Ha abolito il Reddito, sostituendolo con l’Assegno di inclusione e il Supporto per la formazione e il lavoro. Le famiglie coperte sono state dimezzate a neanche 700 mila. Escluse quelle in affitto e quanti, per età, sono sulla carta “occupabili” perché sotto i 60 anni. La social card da mezzo miliardo del ministro Francesco Lollobrigida manca il bersaglio. Perché va a famiglie non poverissime, con Isee doppio rispetto a quelle del Reddito e dell’Assegno di inclusione.
[…] Il 34% dei poveri adulti italiani lo erano anche da adolescenti, dunque. Solo il 14,4% ha peggiorato la propria condizione, dopo un’infanzia tranquilla. In Spagna queste due percentuali sono 23 e 16,6. Peggio in Grecia (26 e 15).

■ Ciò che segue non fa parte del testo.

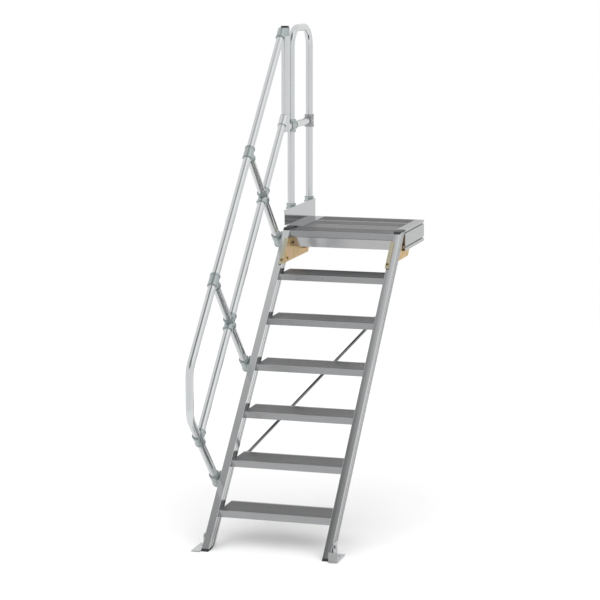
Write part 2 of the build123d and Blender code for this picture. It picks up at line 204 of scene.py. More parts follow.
# %% A finish that is being made
class Finish(Web):
    """A material for a metal, a plastic or a floor."""

    def __init__(self, name, metallic):
        self.material = bpy.data.materials.new(name)
        self.material.use_nodes = True
        super().__init__(self.material.node_tree)
        self.surface = self.tree.nodes["Principled BSDF"]
        self.surface.inputs["Metallic"].default_value = metallic

    def set(self, **values):
        """Fills sockets of the surface. An underscore stands for the space in a socket's name."""
        for key, value in values.items():
            self.put(value, self.surface.inputs[key.replace("_", " ")])

    def place(self, scale=(1, 1, 1), turn=(0, 0, 0)):
        """The point of the stair that is being coloured, in metres, turned and stretched."""
        point = self.node("ShaderNodeTexCoord", output="Object")
        return self.node("ShaderNodeMapping", None, {"Vector": point, "Rotation": turn, "Scale": scale})

    def part(self, point, axis):
        """One coordinate of a point."""
        return self.node("ShaderNodeSeparateXYZ", None, {0: point}, output=axis)

    def grain(self, point, size, detail=2.0, roughness=0.5):
        """Cloudy noise whose lumps are about size metres across, from 0 to 1."""
        inputs = {"Vector": point, "Scale": 1 / size, "Detail": detail, "Roughness": roughness}
        return self.node("ShaderNodeTexNoise", None, inputs)

    def mix(self, amount, first, second):
        """A colour part of the way from the first to the second."""
        ends = [end if isinstance(end, Amount) else (*end, 1) for end in (first, second)]
        inputs = {0: amount, 6: ends[0], 7: ends[1]}
        return self.node("ShaderNodeMix", {"data_type": "RGBA"}, inputs, output=2)

    def facing(self, way, low=0.5, high=0.9):
        """From 0 to 1 as the surface turns towards a direction."""
        normal = self.node("ShaderNodeNewGeometry", output="True Normal")
        return self.climb(self.agree(normal, way), low, high)

    def apart(self, amount, other):
        """How far two numbers lie apart."""
        return self.node("ShaderNodeMath", {"operation": "ABSOLUTE"}, {0: amount - other})

    def bump(self, height, strength, distance=0.0004):
        """Lets a height change how the surface takes the light. The solid stays as it is."""
        inputs = {"Height": height, "Strength": strength, "Distance": distance}
        self.set(Normal=self.node("ShaderNodeBump", None, inputs))


def about(number, tone, spread):
    """A number that drifts with a tone, half its spread to either side."""
    return tone * spread + (number - spread / 2)


SQUARE_ON = (0.7, 0.95)
print("Finish is ready")

# %% [markdown]
# ## Extruded aluminium
#
# A profile is pressed through a die, which leaves fine lines along its whole length. An image of brushed
# metal could give them, but the solids have no UV map to lay it on. So the lines are noise that is
# stretched along the profile and stays fine across it, and each direction needs its own material. A slow
# cloud on top keeps long faces from looking like paper. The landing's side beams are darker on top, which is
# painted shade.

# %% Extruded metal along one direction
STRETCH = {"x": (0.04, 1, 1), "y": (1, 0.04, 1)}
LINE_WIDTH = 0.0025
CLOUD_SIZE = 0.22


def extruded(name, run, dark, light, roughness, top=None):
    """Metal with fine lines along x or y. Its upper faces may have a pair of tones of their own, as painted
    shade.
    """
    metal = Finish(name, 1.0)
    lines = metal.grain(metal.place(STRETCH[run]), size=LINE_WIDTH)
    cloud = metal.grain(metal.place(), size=CLOUD_SIZE)
    tone = lines * 0.55 + cloud * 0.45
    colour = metal.mix(tone, dark, light)
    if top:
        colour = metal.mix(metal.facing(UP), colour, metal.mix(tone, *top))
    metal.set(Base_Color=colour, Roughness=about(roughness, tone, 0.12))
    metal.bump(lines, 0.12)
    return metal.material


# The side beams' darker pair of tones on top is painted shade.
beam_metal = extruded(
    "beam_metal", "y", (0.34, 0.345, 0.345), (0.405, 0.41, 0.41), roughness=0.24,
    top=((0.16, 0.165, 0.17), (0.20, 0.205, 0.21)),
)
cross_metal = extruded("cross_metal", "x", (0.42, 0.42, 0.425), (0.49, 0.49, 0.495), roughness=0.13)
# The front plank's dark colour is a painted dark reflection.
dark_reflection_plank_metal = extruded("dark_reflection_plank_metal", "x", (0.15, 0.15, 0.155), (0.19, 0.19, 0.195), roughness=0.45)
print("extruded metals:", beam_metal.name, cross_metal.name, dark_reflection_plank_metal.name)

# %% [markdown]
# ## Stringers
#
# The stringers have a raised band along each side and a darker strip behind it. Separate materials for the
# band and the strip would need the faces picked one by one. Instead, one material works out how far a point
# lies behind the front edge. That edge climbs at 45 degrees, so the distance is a turned coordinate, and
# two ramps on it give the groove beside the band and the strip. The groove is painted darker, as painted
# shade.

# %% Stringer metal along the slope
LEAN = (math.radians(-45), 0, 0)
FRONT_EDGE = (REACH + DECK) * math.sqrt(0.5)
STRIP_START = 0.044
STRIP_FULL = 0.049
GROOVE_MIDDLE = 0.046
GROOVE_HALF = 0.0015
GROOVE_FADE = 0.004
GROOVE_SHADE = 0.6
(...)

Solo in Danimarca si equivalgono, anzi i poveri solo da adulti sono poco sopra agli altri.
In Francia siamo a 14,4 e 12,4: la forchetta stretta racconta una dinamica più naturale nella trasmissibilità della povertà che ha quasi una stessa probabilità di derivare dal disagio o meno della famiglia di origine. Quello che non succede all’Italia, con ben venti punti di distanza, contro otto della media Ue (20 e 12,4%). Una divaricazione che parla di disagio profondo.